We now move on to the second pair of parentheses, but we need to be careful here. We have a negative four, so we’re multiplying negative four by 𝑥 to get negative four 𝑥. And then we’re multiplying negative four by negative one, giving us positive four. So this expression is six 𝑥 plus 15 minus four 𝑥 plus four, which we can see simplifies to two 𝑥 plus 19. Now we’re told that this is equivalent to an expression 𝑎𝑥 plus 𝑏 for all values of 𝑥. So two 𝑥 plus 19 is equal to 𝑎𝑥 plus 𝑏.

Now that the expressions look similar, we’re actually going to do something called equating coefficients. In other words, we’re going to compare the numbers in front of the 𝑥 and the constants. Let’s begin by comparing the coefficient of 𝑥. We have two 𝑥 on the left-hand side and 𝑎𝑥 on the right. The coefficients are two and 𝑎, respectively. So we can say that two must be equal to 𝑎.

We’ll repeat this process comparing constants. Now if we really think about it, this is a bit like comparing coefficients of 𝑥 to the power of zero, since 𝑥 to the power of zero is one. On the left-hand side, our constant is 19, whereas on the right it’s 𝑏, so 19 must be equal to 𝑏. And so we can say that 𝑎 is two and 𝑏 is 19.

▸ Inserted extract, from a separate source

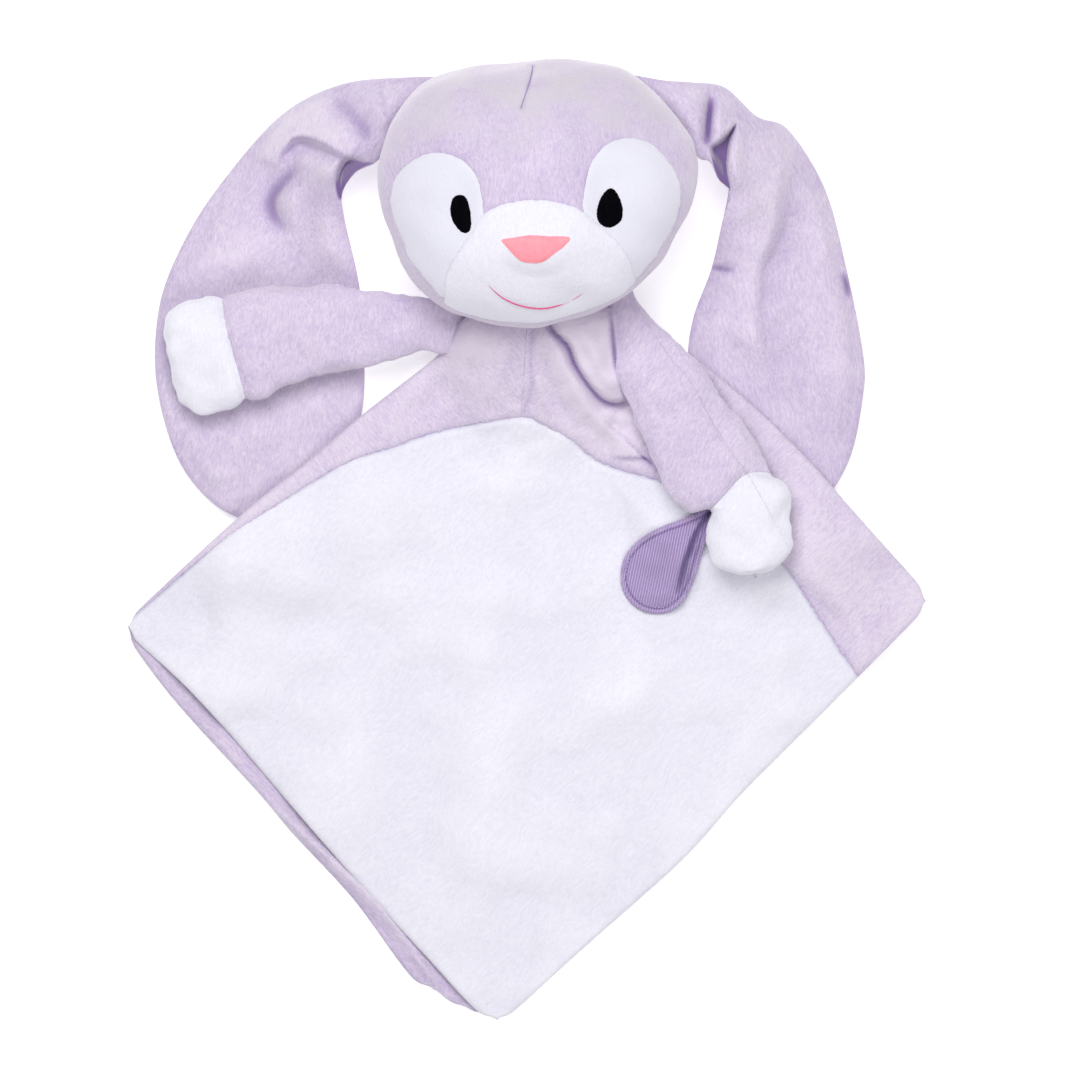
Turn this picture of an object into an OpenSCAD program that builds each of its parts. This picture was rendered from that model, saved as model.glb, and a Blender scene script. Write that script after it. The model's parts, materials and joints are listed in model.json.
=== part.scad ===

In this video, we learned that an identity is an equation that’s true for all values of 𝑥 or for all values of whatever variables we’re working with. We also saw that to prove an equation is an identity, we can manipulate one or both expressions. And we do so by expanding, factoring, and simplifying, and so on. However, to prove an equation is not an identity, we simply need to find one value of 𝑥 or whatever variables we’re working in for which the equation doesn’t hold.